At various points in the day, your left brain produces some mind chatter that influences your attitude and helps you make decisions. Research on brain activity shows that the left hemisphere is most responsible for analytical thinking and logical reasoning. The right brain is more imaginative and focuses on the big picture over the details. The left-brain inner dialogue can either act as your cheerleader ("You're going to ace the job interview--you deserve this position!") or play the role of your gremlin ("You're a fraud. Who do you think you are, applying for this job?").

The gremlin's role is to sabotage your dreams, goals, and desires. Even the most optimistic person gets visited by her gremlin occasionally. Not surprisingly, your gremlin's best buds are should and can't.

Have you ever been close to something that you worked hard to get, and then, just before it started, you were greeted by a nasty inner voice telling you that you were going to fail? That's the gremlin. It most often wakes up when you are close to a want, perhaps because the stakes are so high. I remember the day before I started to host a show--a dream job for me. I thought about how horrible I'd look in the wardrobe, how stupid I'd sound on camera, and how I wasn't cut out for the job. I had worked for years to get to that point in my career, including going to school for broadcast journalism, but just before I started filming, I made myself sick with worry and almost had to cancel the shoot.

My client Rebecca described her gremlin's voice as that of a 90-year-old smoker who can hardly breathe. I asked Rebecca if she felt suffocated by this voice. "I can't tell. I've known her for so long, she's really familiar," Rebecca mused, adding, "but she's really a pain in the ass." As we spoke, Rebecca realized that her 90-year-old gremlin practically woke her up each morning, telling her there wouldn't be enough hours in the day to reach her goals. And my client wondered why she felt overwhelmed every day!

We are all entitled to insecurities and self-doubt; however, when this voice prevents you from engaging in life in a vibrant way, it's time to tackle your gremlin. This negative voice will try to convince you that it has your best interests in mind--but it never does.

I have a rule in this book: When you hear your gremlin's voice saying that you suck and that you shouldn't try something new or that you can't stop doing something you don't enjoy or that you should be doing something else, take note. Don't be fooled into thinking your gremlin is serving you. There is a difference between thoughtful introspection and unnecessary criticism.
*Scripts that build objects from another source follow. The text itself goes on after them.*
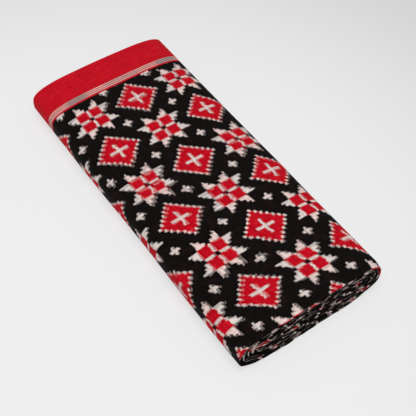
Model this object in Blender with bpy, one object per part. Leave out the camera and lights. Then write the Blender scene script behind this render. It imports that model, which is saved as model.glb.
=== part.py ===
"""A length of double ikat cotton, doubled along its middle and wound flat into a long bundle.

+X runs across the bundle and +Y along it, from the cloth's centre fold to its two red borders. +Z is up. The
origin is the middle of the footprint, on the surface that the bundle lies on. All sizes are in metres.
"""

import math

import bmesh
import bpy

# The bundle
LENGTH = 0.5625  # half of the cloth's woven width, because the cloth is doubled
WIDTH = 0.243  # across the level layers
HEIGHT = 0.0565  # from the surface to the top layer

# The doubled cloth, with the air that its soft yarns hold
PLY = 0.0015  # one of the two thicknesses
PLY_GAP = 0.0006  # between the two
LAYER = 2 * PLY + PLY_GAP
PITCH = 0.0047  # from one doubled layer to the next, so they lie a little apart

# The winding. Its angle is 0 at the right side, 90 underneath, 180 at the left side and 270 on top.
START = 28.0  # the cloth's outer end, low on the right side
END = 5 * 360 + 300.0  # its inner end, in the sixth turn
TUCK_AT = 345.0  # each turn tucks in under the one outside it about this angle
TUCK_SPREAD = 42.0  # and within this angle of it
QUARTER = (0, 12, 24, 36, 49, 63, 76)  # angles of the points in each quarter turn
FLAT_FROM = 63.0  # underneath, the layers are level past this angle

# The section: its widest level as a share of the height, and how square its sides are
WIDEST_OUTSIDE = 0.44
WIDEST_INSIDE = 0.50
SQUARE_OUTSIDE = 3.5
SQUARE_INSIDE = 6.5
LOOSE_LEFT = 0.45  # extra room between the turns at the left side, as a share of the pitch
LOOSE_RIGHT = 0.16
RIGHT_LAP = 0.0036  # how much further the right side stands out, where the outer end laps it

# How the bundle varies along its length. Columns: place from the fold (0) to the borders (1), then how far the
# left side, the right side and the top stand out beyond the plain section.
SECTIONS = (
    (0.00, -0.0006, 0.0004, -0.0006),
    (0.20, 0.0001, -0.0006, 0.0004),
    (0.45, -0.0010, 0.0005, -0.0010),
    (0.70, 0.0001, -0.0004, 0.0006),
    (1.00, -0.0008, 0.0006, -0.0002),
)

# How the layers' ends lie, from the outside in, underneath and on top in turn. Columns: how far the fold is set
# back from the near end, and how far the borders stop short of the far end.
LAYER_ENDS = (
    (0.0000, 0.0010),
    (0.0063, 0.0000),
    (0.0018, 0.0026),
    (0.0052, 0.0014),
    (0.0006, 0.0018),
    (0.0060, 0.0030),
    (0.0026, 0.0008),
    (0.0040, 0.0034),
    (0.0014, 0.0022),
    (0.0050, 0.0016),
    (0.0034, 0.0038),
    (0.0030, 0.0028),
)
BACK_LEFT = 0.0030  # how much further back the folds lie round the left side

# Places of the points along each layer, as shares of its length from the fold
FACE_PLACES = (0.0, 0.08, 0.2, 0.33, 0.45, 0.57, 0.7, 0.85, 1.0)
INSIDE_PLACES = (0.0, 0.33, 0.7, 1.0)
FOLD_ANGLES = (45.0, 0.0, -45.0)  # points round the fold, between the outer and the inner face
SHARP_FROM = 50.0  # edges that bend more than this are shaded as edges

COTTON_BLACK = (0.012, 0.010, 0.010, 1.0)
COTTON_ROUGHNESS = 0.9


def ease(share):
    """A smooth step from 0 to 1."""
    share = min(max(share, 0.0), 1.0)
    return share * share * (3 - 2 * share)


def from_table(rows, place, column):
    """The column's value at a place, eased between the rows; the first column holds the places."""
    for before, after in zip(rows, rows[1:]):
        if place <= after[0]:
            share = ease((place - before[0]) / (after[0] - before[0]))
            return before[column] + share * (after[column] - before[column])
    return rows[-1][column]


def turns_in(angle):
    """How many turns lie outside the cloth at this angle of the winding."""
    turns, past = divmod(angle - TUCK_AT + 180.0, 360.0)
    return turns + ease((past - 180.0 + TUCK_SPREAD) / (2 * TUCK_SPREAD))


def section_point(angle, out, along):
    """X and Z on the winding, out metres outside the middle of the doubled layer, at a place along the bundle."""
    inset = LAYER / 2 + PITCH * turns_in(angle)
    depth = inset / (HEIGHT / 2)
    square = SQUARE_OUTSIDE + depth**2 * (SQUARE_INSIDE - SQUARE_OUTSIDE)
    widest = HEIGHT * (WIDEST_OUTSIDE + depth * (WIDEST_INSIDE - WIDEST_OUTSIDE))
    across, level = math.cos(math.radians(angle)), -math.sin(math.radians(angle))
    loose, lap, side = (LOOSE_RIGHT, RIGHT_LAP, 2) if across > 0 else (LOOSE_LEFT, 0.0, 1)
    inset_across = LAYER / 2 + (inset - LAYER / 2) * (1 + loose)
    half_width = WIDTH / 2 + lap + from_table(SECTIONS, along, side) - inset_across + out
    x = math.copysign(half_width * abs(across) ** (2 / square), across)
    if level > 0:
        rise = HEIGHT + from_table(SECTIONS, along, 3) * (1 - depth) - widest - inset + out
        return x, widest + rise * level ** (2 / square)
    fall = widest - inset + out
    flat = math.sin(math.radians(FLAT_FROM))
    return x, widest - fall * min(1.0, -level / flat) ** (2 / square)


def layer_ends(angle):
    """Y of the fold's tip and of the borders at this angle of the winding."""
    rows = [(90.0 + 180.0 * n, *row) for n, row in enumerate(LAYER_ENDS)]
    level = max(angle, rows[0][0])
    back = from_table(rows, level, 1) + BACK_LEFT * max(-math.cos(math.radians(angle)), 0.0) ** 2
    return -LENGTH / 2 + back, LENGTH / 2 - from_table(rows, level, 2)


def layer_outline(angle):
    """Y and the distance outwards, round the doubled layer's cut: a hairpin, open at the borders."""
    tip, border = layer_ends(angle)
    radius = LAYER / 2
    face = [tip + radius + place * (border - tip - radius) for place in FACE_PLACES]
    inside = [tip + PLY + place * (border - tip - PLY) for place in INSIDE_PLACES]
    bends = [math.radians(bend) for bend in FOLD_ANGLES]
    return (
        [(y, radius) for y in reversed(face)]
        + [(tip + radius - radius * math.cos(bend), radius * math.sin(bend)) for bend in bends]
        + [(y, -radius) for y in face]
        + [(y, -PLY_GAP / 2) for y in reversed(inside)]
        + [(y, PLY_GAP / 2) for y in inside]
    )


def winding_angles():
    """The angles of the winding's points, closer together round the sides than on the level runs."""
    half_turn = [*QUARTER, 90, *(180 - a for a in reversed(QUARTER[1:]))]
    angles = [start + a for start in range(0, math.ceil(END), 180) for a in half_turn]
    return [START] + [a for a in angles if START < a < END] + [END]


def cloth_mesh():
    """The doubled cloth's cut, carried along the winding and closed at its two ends."""
    bm = bmesh.new()
    rings = []
    for angle in winding_angles():
        ring = []
        for y, out in layer_outline(angle):
            x, z = section_point(angle, out, y / LENGTH + 0.5)
            ring.append(bm.verts.new((x, y, z)))
        rings.append(ring)
    for here, there in zip(rings, rings[1:]):
        for n in range(len(here)):
            bm.faces.new((here[n - 1], here[n], there[n], there[n - 1]))
    bm.faces.new(rings[0])
    bm.faces.new(rings[-1])
    bmesh.ops.recalc_face_normals(bm, faces=bm.faces)
    mesh = bpy.data.meshes.new("folded_cloth")
    bm.to_mesh(mesh)
    bm.free()
    mesh.shade_smooth()
    mesh.set_sharp_from_angle(angle=math.radians(SHARP_FROM))
    return mesh


def cotton():
    material = bpy.data.materials.new("ikat_cotton")
    material.use_nodes = True
    shader = material.node_tree.nodes["Principled BSDF"]
    shader.inputs["Base Color"].default_value = COTTON_BLACK
    shader.inputs["Roughness"].default_value = COTTON_ROUGHNESS
    shader.inputs["Metallic"].default_value = 0.0
    return material


def main():
    for old in list(bpy.data.objects):
        bpy.data.objects.remove(old, do_unlink=True)
    cloth = bpy.data.objects.new("folded_cloth", cloth_mesh())
    cloth.data.materials.append(cotton())
    bpy.context.scene.collection.objects.link(cloth)


main()
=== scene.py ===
"""Looks for a length of double ikat cotton, doubled along its middle and wound flat into a long bundle.

The cloth is one thin sheet on the folds of the CAD solid. Its motifs are charted in the cloth's own
coordinates, across and along the weave, so that they turn with it round every fold. Sizes are in metres.
"""

import math

import bpy
from mathutils import Matrix, Vector, noise


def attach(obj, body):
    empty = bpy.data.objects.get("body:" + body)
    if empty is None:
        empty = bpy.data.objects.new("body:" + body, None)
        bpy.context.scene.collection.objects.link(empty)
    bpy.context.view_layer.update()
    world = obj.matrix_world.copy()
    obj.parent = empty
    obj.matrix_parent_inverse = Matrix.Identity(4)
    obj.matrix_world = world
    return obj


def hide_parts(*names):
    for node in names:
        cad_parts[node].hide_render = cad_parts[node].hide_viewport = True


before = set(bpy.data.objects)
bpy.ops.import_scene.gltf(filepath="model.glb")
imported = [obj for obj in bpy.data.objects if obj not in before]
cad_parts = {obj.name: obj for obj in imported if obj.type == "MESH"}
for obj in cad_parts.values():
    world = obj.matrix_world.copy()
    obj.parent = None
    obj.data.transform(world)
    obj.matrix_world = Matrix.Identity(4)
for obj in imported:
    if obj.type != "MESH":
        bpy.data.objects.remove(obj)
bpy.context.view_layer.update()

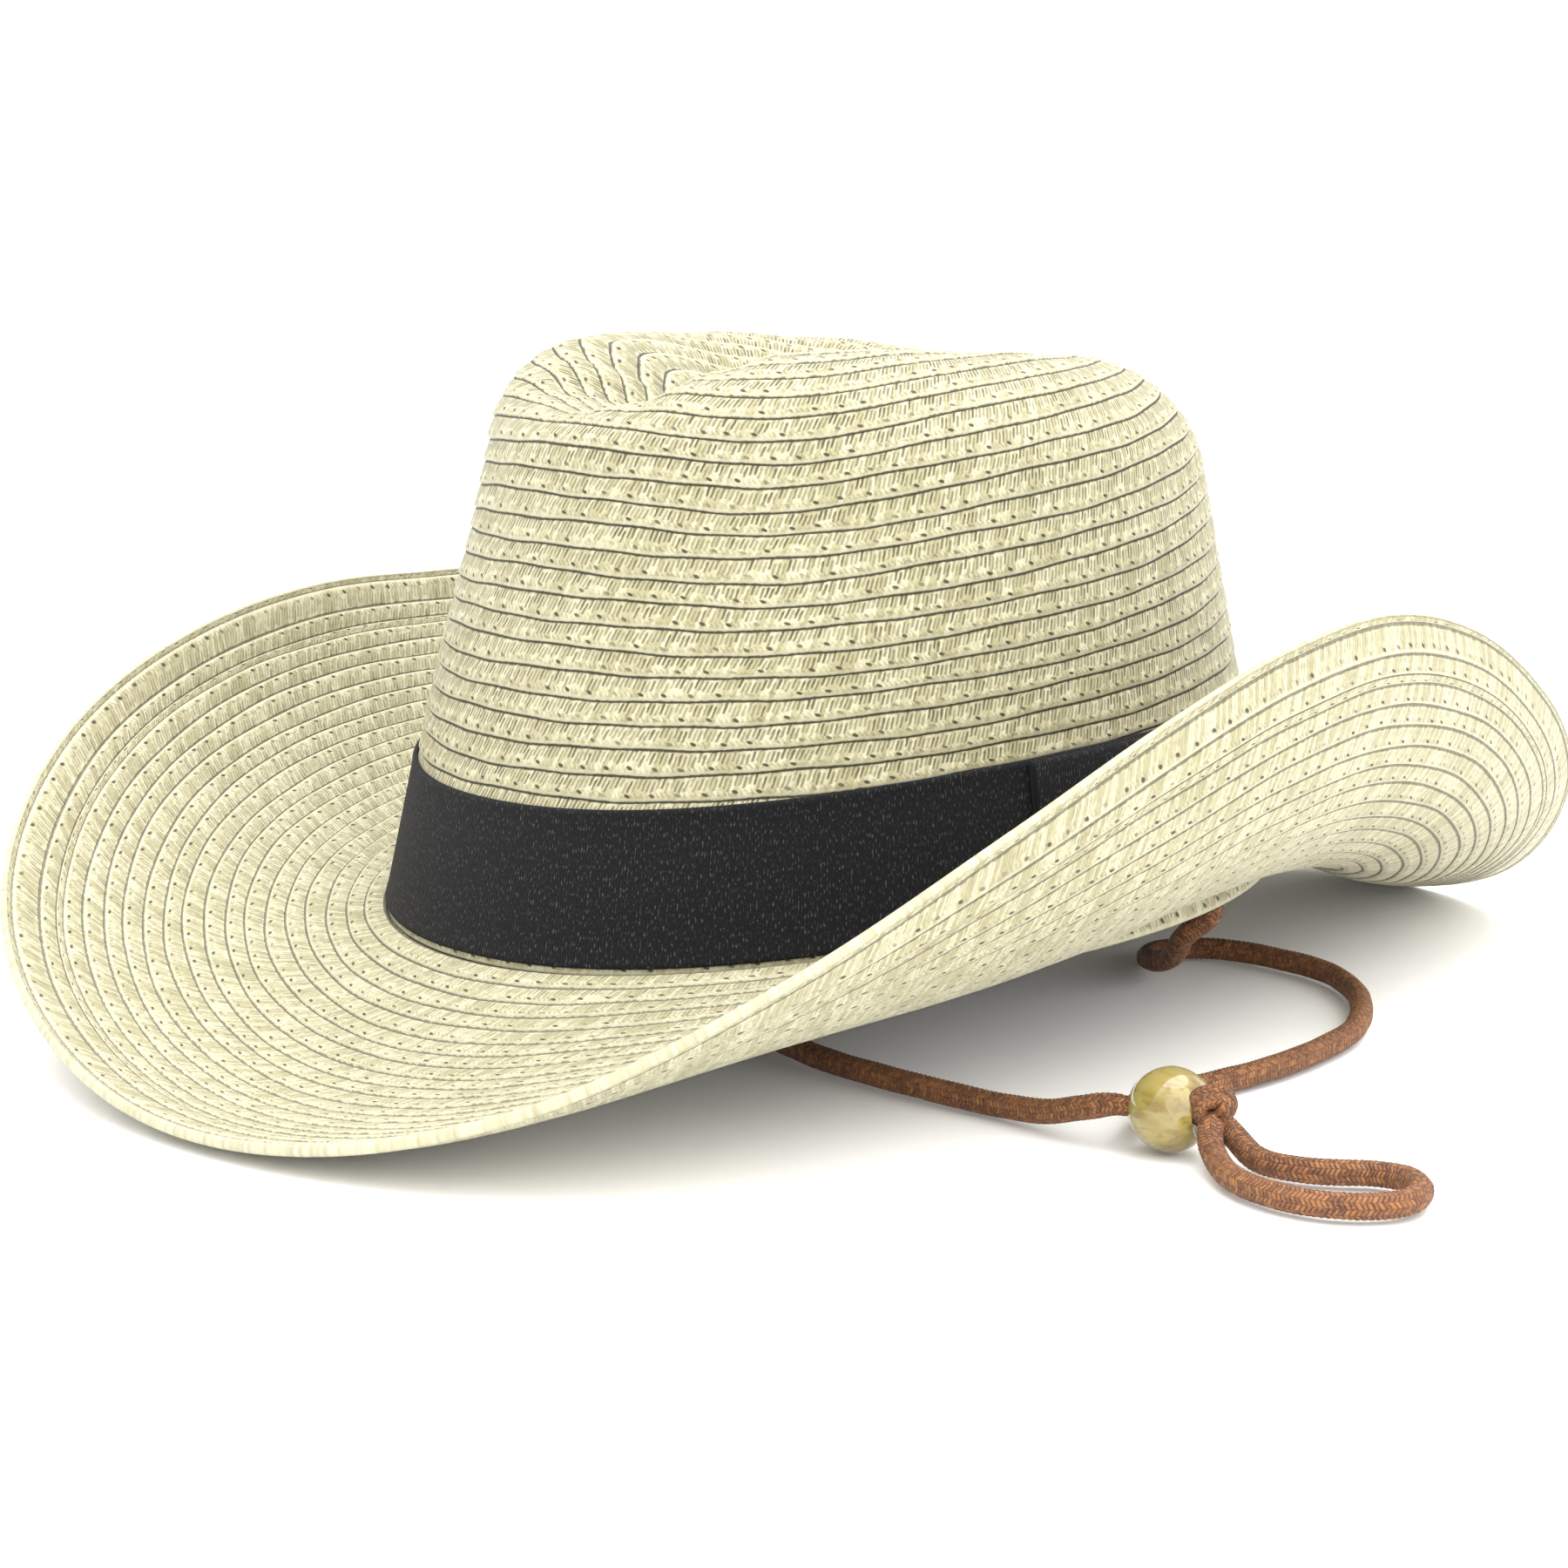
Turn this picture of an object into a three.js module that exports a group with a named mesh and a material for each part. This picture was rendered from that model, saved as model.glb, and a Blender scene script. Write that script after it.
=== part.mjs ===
// Straw cowboy hat with a ribbon band and a chin cord, in millimetres, +Z up.
// The front of the hat faces -Y and the wearer's left is +X.
// Angles about the hat run from the front (0) over the wearer's left (90) to the back (180).
import * as THREE from 'three';
import { mergeVertices } from 'three/addons/utils/BufferGeometryUtils.js';

// Driving sizes
const straw = 1.8;                 // thickness of the braided straw
const clearance = 0.3;             // gap between pieces that are sewn or rest together
const crownHalfLength = 101.9;     // outside of the crown where the brim joins
const crownHalfWidth = 83.3;
const crownHeight = 116;           // highest part of the crease's two side ridges
const frontTaper = 0.22;           // inward lean of the wall, per mm of height
const rearTaper = 0.165;
const sideTaper = 0.2;
const ovalPower = 2.1;             // 2 is an ellipse, more is squarer
const creaseFloor = 89;            // height of the bottom of the crown's crease
const creaseFlat = 0.14;           // share of the crease's radius that is flat
const joinHeight = 3.2;            // where the brim leaves the crown: middle height,
const joinTilt = 4.6;              // rise from the middle to the back
const joinBow = 2.6;               // and dip at front and back against the sides
const wallBelowJoin = 5.4;         // crown edge under the brim's joint, at the middle
const brimWidth = 82;              // along the brim's surface, crown to edge
const bandHeight = 30.5;
const bandThickness = 1.1;
const joinPieceStart = 79;         // degrees round the crown
const joinPieceLength = 34;
const cordDiameter = 4.8;
const beadRadius = 8;
const beadHalfLength = 6.6;
const knotHalfLength = 3.6;
const knotHalfWidth = 5.4;
const knotHalfHeight = 4.5;
const anchorWidth = 12;
const anchorHeight = 7;
const anchorThickness = 5.6;
const anchorAngle = 116;
const anchorLift = 1.2;            // anchor's underside above the crown's lower edge
const stations = 64;               // sections round the hat

// Crown's top edge: ridge height as a share of crownHeight, and how far the ridge lies
// inside the wall as a share of the half width there.
const ridgeTable = [
  { angle: 0, height: 0.894, inset: 0.075 },
  { angle: 14, height: 0.915, inset: 0.115 },
  { angle: 28, height: 0.968, inset: 0.19 },
  { angle: 42, height: 0.998, inset: 0.24 },
  { angle: 60, height: 1.0, inset: 0.27 },
  { angle: 90, height: 0.988, inset: 0.28 },
  { angle: 120, height: 0.968, inset: 0.29 },
  { angle: 150, height: 0.94, inset: 0.3 },
  { angle: 180, height: 0.925, inset: 0.31 },
];

// Brim sections: slope in degrees where the brim leaves the crown and at its edge.
const brimTable = [
  { angle: 0, root: -40, edge: 15 },
  { angle: 15, root: -36, edge: 12 },
  { angle: 30, root: -27, edge: 19 },
  { angle: 45, root: -23, edge: 46 },
  { angle: 60, root: -21.5, edge: 80 },
  { angle: 75, root: -14, edge: 102 },
  { angle: 90, root: -1, edge: 106 },
  { angle: 105, root: 3, edge: 106 },
  { angle: 120, root: -10, edge: 106 },
  { angle: 135, root: -33, edge: 93.5 },
  { angle: 150, root: -47, edge: 56 },
  { angle: 165, root: -41, edge: 8 },
  { angle: 180, root: -30, edge: -12 },
  { angle: 195, root: -32, edge: 16 },
  { angle: 210, root: -29, edge: 58 },
  { angle: 225, root: -18, edge: 80 },
  { angle: 240, root: -4, edge: 75 },
  { angle: 255, root: 5, edge: 64 },
  { angle: 270, root: 7, edge: 64 },
  { angle: 285, root: 4, edge: 73 },
  { angle: 300, root: 0, edge: 71.5 },
  { angle: 315, root: -5, edge: 55 },
  { angle: 330, root: -18, edge: 36.5 },
  { angle: 345, root: -33, edge: 24.5 },
];

// Chin cord: points on its centre line, x and y from the crown's centre, z above the surface.
// The wearer's right strand crosses under the hat to the bead; the left one bends round to it.
const rightStrandPoints = [
  [-63, 24, 15], [-54, 14, 7.5], [-42, 4, 3.6], [-22, -15, 2.6], [0, -33, 2.6], [20, -45, 2.6],
  [39.5, -51, 2.6], [55, -54, 2.6], [68, -54.5, 2.6], [86, -54, 2.6], [102, -52.5, 2.6],
  [115, -52.4, 4], [122.5, -52, 6.2],
];
const leftStrandPoints = [
  [63, 43, 15], [54, 49, 8], [44, 55, 4], [36, 60.5, 2.8], [33.5, 67, 2.6], [37, 75.5, 2.6],
  [45, 80, 2.6], [54.6, 81.1, 2.6], [71.2, 79.3, 2.6], [87.8, 69.6, 2.6], [98.3, 59.1, 2.6],
  [105.2, 49.9, 2.6], [110.5, 40.5, 2.6], [114.5, 28, 2.6], [117.5, 13.3, 2.6], [118.5, 1.2, 2.6],
  [118.4, -10, 2.6], [118.2, -21, 2.6], [118.6, -31.5, 3.2], [121.2, -40.5, 5.4],
];
const loopPoints = [
  [154.6, -53, 5], [160.4, -55.4, 3], [166.4, -57.8, 2.6], [172.9, -59.2, 2.6], [180, -59, 2.6],
  [186.2, -56.8, 2.6], [191, -53, 2.6], [194, -48, 2.6], [193.9, -42.5, 2.6], [190.5, -37, 2.6],
  [185, -34.2, 2.6], [179.6, -35.6, 2.6], [174.5, -40, 2.6], [169, -43.4, 2.6], [163.5, -43, 4],
];
const beadPlace = [138.8, -45.2];
const beadAxis = new THREE.Vector3(0.964, 0.266, 0).normalize();

// Colours, roughness and metalness seen in the photo
const strawMaterial = () => new THREE.MeshStandardMaterial({ color: 0xe6dcb4, roughness: 0.8, metalness: 0 });
const ribbonMaterial = () => new THREE.MeshStandardMaterial({ color: 0x1c1c1e, roughness: 0.9, metalness: 0 });
const cordMaterial = () => new THREE.MeshStandardMaterial({ color: 0x84492c, roughness: 0.85, metalness: 0 });
const woodMaterial = () => new THREE.MeshStandardMaterial({ color: 0xb79d55, roughness: 0.3, metalness: 0 });

const radians = THREE.MathUtils.degToRad;

// Smooth value of a column round the hat, through the table's rows.
function roundTable(table, column, angle) {
  const count = table.length;
  const place = (((angle % 360) + 360) % 360) / (360 / count);
  const at = (k) => table[((k % count) + count) % count][column];
  const k = Math.floor(place);
  return catmull(at(k - 1), at(k), at(k + 1), at(k + 2), place - k);
}

function catmull(a, b, c, d, t) {
  return 0.5 * (2 * b + (c - a) * t + (2 * a - 5 * b + 4 * c - d) * t * t + (3 * b - a - 3 * c + d) * t * t * t);
}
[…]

The way to distinguish between the two of them is to weigh what you are learning from each.

If your inner voice is putting you down, passing superficial judgment on someone else, or offering unhelpful insights, it's probably negatively affecting your outlook. Ask your gremlin to step aside. The most effective way to tackle a gremlin is to have a conversation with it and put it in its place!

Here's an example of a script to tackle a dating gremlin.

* Gremlin: Why would this guy like you? He has a million choices, so don't count on him. You're going to get hurt.